NON DELUDERE I GIOVANI (BRAVI)
In Italia ci sono decine di migliaia di posti di lavoro vacanti perché nessuno li vuole; e ammettiamo pure che non pochi siano i giovani «sdraiati», secondo la definizione di Michele Serra, o un po’ «choosy», cioè schizzinosi, come disse Elsa Fornero. Certamente non c’è da essere teneri con chi evita di fare i conti con la realtà della vita, rimandando al futuro l’incontro col mondo del lavoro, però occorre anche ricordare che molti ragazzi, soprattutto nel settore della ristorazione e in generale del turismo, trovano lavoro ancora prima di diplomarsi. E che il volto con cui si presenta il «mondo del lavoro» è spesso molto deludente, da quello che mi raccontano alcuni ex allievi dell’istituto alberghiero: è il volto dello sfruttamento più spregiudicato.
Ci sono neo-assunti sottoposti a settimane di prova senza assicurazione, al termine delle quali non solo non vengono riassunti, ma in alcuni casi neanche retribuiti, perché i padroni (la parola imprenditore in questi casi non è appropriata) hanno a disposizione liste ben fornite di nomi di giovani disposti a mettersi alla prova e a sostituire chi viene cacciato spessissimo con scuse varie.

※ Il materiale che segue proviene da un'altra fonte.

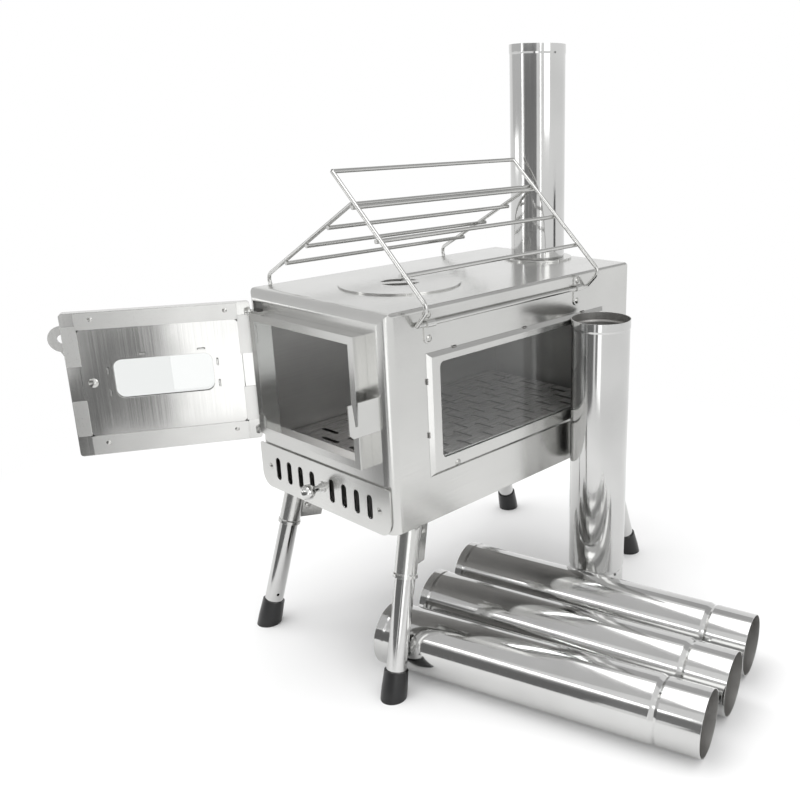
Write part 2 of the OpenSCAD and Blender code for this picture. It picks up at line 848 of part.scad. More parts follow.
// Frame behind the glass, whose tabs hold the liner
module glass_retainer() {
    rim = retainer_rim + door_glass_rim;
    lip_y = retainer_y0 - door_glass_t - run_clear;
    color("gray") set_place() swing_open() {
        difference() {
            front_plate(window_x, lip_y, window_z, door_window_w + rim + 2 * retainer_t + 2 * run_clear,
                door_window_h + rim + 2 * retainer_t + 2 * run_clear,
                retainer_y0 + retainer_t - lip_y, window_r / 2 + retainer_t);
            front_plate(window_x, lip_y - overrun, window_z, door_window_w + rim + 2 * run_clear,
                door_window_h + rim + 2 * run_clear, retainer_y0 - lip_y + overrun, window_r / 2);
            front_plate(window_x, retainer_y0 - overrun, window_z, door_window_w, door_window_h,
                retainer_t + 2 * overrun, window_r);
        }
        at_liner_tabs() translate([-tab_w / 2, retainer_y0 + retainer_t, -tab_t / 2])
            cube([tab_w, liner_y + door_sheet + tab_out - retainer_y0 - retainer_t, tab_t]);
    }
}

module door_rivets() {
    color("white") set_place() swing_open() at_door_rivets() rivet(door_sheet);
}

module latch_pivot() {
    color("white") set_place() swing_open() translate([pivot_x, 0, pivot_z]) {
        along_y(pivot_r, lever_y0 - lever_gap, liner_y + door_sheet);
        along_y(pivot_washer_r, door_y0 - pivot_washer_t, door_y0);
        translate([0, lever_y0 - lever_gap, 0]) facing_front() dome(pivot_head_r, pivot_head_h);
        translate([0, liner_y + door_sheet, 0]) rotate([-90, 0, 0]) dome(pivot_head_r, pivot_head_h);
    }
}

module latch_lever() {
    color("silver") set_place() swing_open() translate([pivot_x, lever_y1, pivot_z])
        rotate([90, 0, 0]) linear_extrude(lever_t) rotate(lever_raise) difference() {
            union() {
                circle(lever_w / 2);
                translate([0, -lever_w / 2]) square([lever_l, lever_w]);
                translate([lever_l, 0]) circle(lobe_r);
            }
            circle(pivot_r + run_clear);
            translate([lever_l, 0]) circle(lever_hole_r);
        }
}

// Body side of the hinge and the latch

module hinge_lugs() {
    color("silver") set_place() for (z = [upper_lug_z, lower_lug_z])
        translate([0, 0, z]) linear_extrude(lug_t) difference() {
            union() {
                translate([hinge_x, hinge_y]) circle(lug_r);
                translate([hinge_x - lug_side, hinge_y])
                    square([-collar_half - hinge_x + lug_side + lug_over, front_y - hinge_y]);
            }
            translate([hinge_x, hinge_y]) circle(hinge_pin_r);
        }
}

module hinge_pins() {
    color("white") set_place() translate([hinge_x, hinge_y, 0]) {
        upright(hinge_pin_r, upper_ear_z - lug_t, upper_lug_z + lug_t);
        translate([0, 0, upper_lug_z + lug_t]) dome(pin_head_r, pin_head_h);
        upright(hinge_pin_r, lower_lug_z, lower_ear_z + 2 * lug_t);
        translate([0, 0, lower_lug_z]) mirror([0, 0, 1]) dome(pin_head_r, pin_head_h);
    }
}

module latch_catch() {
    root_y = front_y - catch_t;
    color("silver") set_place() difference() {
        union() {
            translate([catch_x, 0, 0]) rotate([90, 0, 90]) linear_extrude(catch_t) polygon([
                [front_y, catch_z0], [catch_mid_y, catch_z0],
                [catch_tip_y + catch_chamfer, catch_z0], [catch_tip_y, catch_z0 + catch_chamfer],
                [catch_tip_y, catch_z1], [catch_mid_y - catch_mouth, catch_z1],
                [catch_mid_y - catch_seat, catch_slot_z], [catch_mid_y + catch_seat, catch_slot_z],
                [catch_mid_y + catch_mouth, catch_z1], [front_y, catch_z1]]);
            translate([catch_x - catch_foot, root_y, catch_z0])
                cube([catch_foot + catch_t, catch_t, catch_root_h]);
        }
        at_catch_rivet() rivet_hole(catch_t);
    }
}

module catch_rivet() {
    color("white") set_place() at_catch_rivet() rivet(catch_t + sheet);
}

// Racks

// Quarter bend of wire that leads from a short leg into its arm
module wire_bend() {
    rotate([90, 180, 0]) rotate_extrude(angle = 90) translate([rack_bend, 0]) circle(wire_r);
}

// Rack folded out to +X, its pivot rod at the origin and lying along Y
module rack_form() {
    along_y(wire_r, rack_y0, rack_y1);
    for (y = [rack_y0, rack_y1])
        translate([0, y, 0]) {
            sphere(wire_r);
            translate([0, 0, -crank_l + rack_bend]) cylinder(r = wire_r, h = crank_l - rack_bend);
            translate([rack_bend, 0, -crank_l + rack_bend]) wire_bend();
            translate([rack_bend, 0, -crank_l]) rotate([0, 90, 0])
                cylinder(r = wire_r, h = arm_l - rack_bend);
            translate([arm_l, 0, -crank_l]) sphere(wire_r);
        }
    translate([arm_l, 0, -crank_l]) along_y(wire_r, rack_y0, rack_y1);
    for (i = [1 : 3])
        translate([i * crossbar_step, 0, -crank_l + weld * wire_d])
            along_y(wire_r, rack_y0 - wire_r, rack_y1 + wire_r);
}

module right_rack() {
    color("silver") set_place() translate([rack_x, 0, rack_z]) rotate([0, -right_rest, 0]) rack_form();
}

module left_rack() {
    color("silver") set_place() scale([-1, 1, 1]) translate([rack_x, 0, rack_z])
        rotate([0, -left_rest, 0]) rack_form();
}

module rack_clip() {
    hump_r = wire_r + run_clear + clip_t;
    difference() {
        union() {
            translate([half_w, 0, rack_z]) rotate([90, 0, 90]) linear_extrude(clip_t) {
                for (z = [clip_up, -clip_down])
                    translate([0, z]) circle(clip_w / 2);
                translate([-clip_w / 2, -clip_down]) square([clip_w, clip_up + clip_down]);
            }
            translate([0, clip_w / 2, rack_z]) rotate([90, 0, 0]) linear_extrude(clip_w) {
                translate([rack_x, 0]) circle(hump_r);
                translate([half_w, -hump_r]) square([pivot_out, 2 * hump_r]);
            }
        }
        translate([0, clip_w, rack_z]) rotate([90, 0, 0]) linear_extrude(2 * clip_w) {
            translate([rack_x, 0]) circle(wire_r + run_clear);
            translate([half_w - overrun, -wire_r - run_clear])
                square([pivot_out + overrun, 2 * (wire_r + run_clear)]);
        }
        for (z = [clip_up, -clip_down])
            translate([half_w + clip_t, 0, rack_z + z]) facing_right() rivet_hole(clip_t);
    }
}

module rack_clips() {
    color("gainsboro") set_place() for (x = [-1, 1], y = clip_ys)
        scale([x, 1, 1]) translate([0, y, 0]) rack_clip();
}

module clip_rivets() {
    color("white") set_place() at_clip_rivets() rivet(clip_t + sheet);
}

// Legs: sx is -1 on the left and 1 on the right, sy is -1 at the front and 1 at the back

// Frame whose Z axis runs up the leg and whose X axis points in under the body
module at_leg(sx, sy) {
    translate([sx * foot_x, leg_mid_y + sy * foot_y, 0])
        rotate([0, leg_lean, atan2(-sy * cos(leg_turn), -sx * sin(leg_turn))]) children();
}

module below(z) {
    intersection() {
        children();
        translate([-reach / 2, -reach / 2, z - reach]) cube(reach);
    }
}

module above(z) {
    intersection() {
        children();
        translate([-reach / 2, -reach / 2, z]) cube(reach);
    }
}

module at_web_rivets() {
    for (s = web_rivet_shares)
        translate([s[0] * web_out, -web_t / 2, socket_low + s[1] * leg_grip]) facing_front() children();
}

module leg_socket(sx, sy) {
    lean_x = under_z * tan(leg_lean);
    color("gray") set_place() {
        below(under_z - pad_t / 2) at_leg(sx, sy) {
            rotate_extrude() polygon([
                [socket_bore_r, socket_low], [socket_r + lip_out, socket_low],
                [socket_r + lip_out, socket_low + lip_l], [socket_r, socket_low + lip_l + lip_out],
                [socket_r, leg_top + socket_rise], [socket_bore_r, leg_top + socket_rise]]);
            difference() {
                translate([0, web_t / 2, 0]) rotate([90, 0, 0]) linear_extrude(web_t) polygon([
                    [socket_mid_r, socket_low + web_start], [web_out, socket_low + web_rise],
                    [web_out, leg_top + socket_rise], [socket_mid_r, leg_top + socket_rise]]);
                at_web_rivets() rivet_hole(web_t);
                translate([socket_r + crescent_r + web_t, 0, leg_top]) rotate([90, 0, 0])
                    cylinder(r = crescent_r, h = 2 * web_t, center = true);
            }
        }
        translate([sx * foot_x - sx * lean_x * sin(leg_turn),
            leg_mid_y + sy * foot_y - sy * lean_x * cos(leg_turn), under_z - pad_t])
            rotate(atan2(-sy * cos(leg_turn), -sx * sin(leg_turn)))
                translate([-pad_back, -pad_w / 2, 0]) cube([pad_back + pad_front, pad_w, pad_t]);
    }
}

module leg_socket_fl() { leg_socket(-1, -1); }

module leg_socket_fr() { leg_socket(1, -1); }

module leg_socket_bl() { leg_socket(-1, 1); }

module leg_socket_br() { leg_socket(1, 1); }

module socket_rivets() {
    color("white") set_place() for (sx = [-1, 1], sy = [-1, 1])
        at_leg(sx, sy) at_web_rivets() rivet(web_t);
}

module leg_tube(sx, sy) {
    color("silver") set_place() at_leg(sx, sy) difference() {
        upright(leg_r, cap_sole, leg_top);
        upright(leg_r - leg_wall, cap_sole - overrun, leg_top + overrun);
        translate([0, 0, cap_l + eye_up]) rotate([90, 0, 0]) cylinder(r = eye_r, h = leg_d);
    }
}

module leg_tube_fl() { leg_tube(-1, -1); }

module leg_tube_fr() { leg_tube(1, -1); }

module leg_tube_bl() { leg_tube(-1, 1); }

module leg_tube_br() { leg_tube(1, 1); }

module foot_cap(sx, sy) {
    color([0.12, 0.12, 0.12]) set_place() above(0) at_leg(sx, sy) rotate(90) rotate_extrude() polygon([
        [0, -cap_under], [cap_r, -cap_under], [cap_r, cap_foot_l], [cap_top_r, cap_l],
        [leg_r, cap_l], [leg_r, cap_sole], [0, cap_sole]]);
}

module foot_cap_fl() { foot_cap(-1, -1); }

module foot_cap_fr() { foot_cap(1, -1); }

module foot_cap_bl() { foot_cap(-1, 1); }

module foot_cap_br() { foot_cap(1, 1); }

// Ash drawer

module at_drawer_rivets() {
    for (x = [-drawer_rivet_x, drawer_rivet_x])
        translate([x, drawer_y0, drawer_mid_z]) facing_front() children();
}

module drawer_front() {
    w = drawer_w;
    h = drawer_h;
    r = drawer_corner_r;
    t = drawer_top_r;
    color("silver") set_place() difference() {
        translate([0, drawer_y1, drawer_mid_z]) rotate([90, 0, 0]) linear_extrude(drawer_t) difference() {
            union() {
                translate([-w / 2, -h / 2 + r]) square([w, h - r - t]);
                translate([-w / 2 + r, -h / 2]) square([w - 2 * r, h - t]);
                translate([-w / 2 + t, -h / 2 + r]) square([w - 2 * t, h - r]);
                for (x = [-1, 1]) {
                    translate([x * (w / 2 - r), -h / 2 + r]) circle(r);
                    translate([x * (w / 2 - t), h / 2 - t]) circle(t);
                }
            }
            for (x = [-1, 1], i = [0 : air_slots - 1])
                translate([x * (air_first + i * air_pitch), 0])
                    rounded_rect(air_w, air_l, air_w / 2 - run_clear);
        }
        at_drawer_rivets() rivet_hole(drawer_t);
        translate([0, 0, drawer_mid_z]) along_y(knob_stem_r, drawer_y0 - overrun, drawer_y1 + overrun);
    }
}

module ash_tray() {
    inner = 2 * (tray_half - tray_t);
    color("darkgray") set_place() difference() {
        translate([-tray_half, drawer_y1, tray_z0]) cube([2 * tray_half, tray_l, tray_h]);
        translate([-inner / 2, drawer_y1 + tray_t, tray_z0 + tray_t])
            cube([inner, tray_l - 2 * tray_t, tray_h]);
        translate([-inner / 2 + tray_window, drawer_y1 - overrun, tray_z0 + tray_sill])
            cube([inner - 2 * tray_window, tray_t + 2 * overrun, tray_h]);
        at_drawer_rivets() rivet_hole(drawer_t + tray_t);
    }
}

module drawer_knob() {
    color("gainsboro") set_place() translate([0, 0, drawer_mid_z]) {
        along_y(knob_stem_r, drawer_y0 - knob_out, drawer_y1 + overrun);
        along_y(knob_washer_r, drawer_y0 - knob_washer_t, drawer_y0);
        along_y(knob_neck_r, drawer_y0 - knob_washer_t - knob_neck_l, drawer_y0 - knob_washer_t);
        translate([0, drawer_y0 - knob_out, 0]) sphere(knob_d / 2);
    }
}

module drawer_rivets() {
    color("white") set_place() at_drawer_rivets() rivet(drawer_t + tray_t);
}

firebox_shell();
front_collar();
back_panel();
bottom_panel();
grate_rails();
fire_grate();
window_frame();
window_glass();
window_tabs();
window_rivets();
plate_seat();
flue_collar();
latch_catch();
catch_rivet();
hinge_lugs();
hinge_pins();
rack_clips();
clip_rivets();
leg_socket_fl();
leg_socket_fr();
leg_socket_bl();
leg_socket_br();
socket_rivets();
door_pan();
door_liner();
door_glass();
glass_retainer();
door_rivets();
latch_pivot();
latch_lever();
drawer_front();
ash_tray();
drawer_knob();
drawer_rivets();
hot_plate();
right_rack();
left_rack();
leg_tube_fl();
leg_tube_fr();
leg_tube_bl();
leg_tube_br();
foot_cap_fl();
foot_cap_fr();
foot_cap_bl();
foot_cap_br();
chimney_pipe();
spare_pipe_standing();
spare_pipe_1();
spare_pipe_2();
spare_pipe_3();
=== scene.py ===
"""Camping wood stove: finishes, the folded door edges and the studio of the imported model."""

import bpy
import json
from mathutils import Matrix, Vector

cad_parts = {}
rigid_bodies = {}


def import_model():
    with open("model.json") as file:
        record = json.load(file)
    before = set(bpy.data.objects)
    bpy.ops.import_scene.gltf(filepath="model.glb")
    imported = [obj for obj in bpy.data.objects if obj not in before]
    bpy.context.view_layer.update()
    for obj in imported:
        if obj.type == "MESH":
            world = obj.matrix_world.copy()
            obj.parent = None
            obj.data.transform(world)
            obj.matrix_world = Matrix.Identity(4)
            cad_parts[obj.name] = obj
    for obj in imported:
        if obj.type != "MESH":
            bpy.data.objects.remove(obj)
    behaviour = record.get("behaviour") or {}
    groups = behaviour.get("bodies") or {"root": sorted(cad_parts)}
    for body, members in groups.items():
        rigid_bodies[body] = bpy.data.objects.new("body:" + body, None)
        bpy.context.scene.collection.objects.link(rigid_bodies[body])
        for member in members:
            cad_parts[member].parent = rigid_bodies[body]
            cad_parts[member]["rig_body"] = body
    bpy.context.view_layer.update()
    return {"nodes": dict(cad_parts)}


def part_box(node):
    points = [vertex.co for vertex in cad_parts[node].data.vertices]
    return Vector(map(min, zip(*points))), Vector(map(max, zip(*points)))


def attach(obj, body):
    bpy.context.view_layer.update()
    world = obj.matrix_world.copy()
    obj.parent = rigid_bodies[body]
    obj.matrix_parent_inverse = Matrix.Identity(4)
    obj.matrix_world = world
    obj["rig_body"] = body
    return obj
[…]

C’è chi assicura i «sottoposti» per 3-4 ore al giorno, mentre le sue giornate lavorative sono fatte, come per gli altri, di 12-13 ore. Un ragazzo addirittura mi ha riferito di essere coperto solo per 5 ore la settimana. Sono purtroppo situazioni da «prendere o lasciare», in cui quest’ultima opzione molti giovani non se la possono proprio permettere, anche perché temono, in molti casi non a torto, che far valere i propri diritti precluda la possibilità di trovare lavoro altrove. Ci sono anche situazioni in cui il lavoro completamente al nero è concordato con il dipendente, soprattutto nel caso in cui a quest’ultimo possa così continuare a essere garantita, almeno fintanto che la legge glielo permetterà, l’indennità di disoccupazione.
Di fronte a situazioni probabilmente abbastanza diffuse come queste, occorrerebbe che le autorità preposte ai controlli prendessero adeguate contromisure e che i sindacati facessero di più. Ma sarebbe altrettanto importante che gli stessi rappresentanti delle imprese prendessero una posizione netta contro questo malaffare, salvando il senso stesso di civiltà che cerchiamo di insegnare ai nostri ragazzi nelle scuole. Che torni pure nelle aule l’educazione civica, purché anche il mondo del lavoro e la società in genere si facciano carico di non tradirla.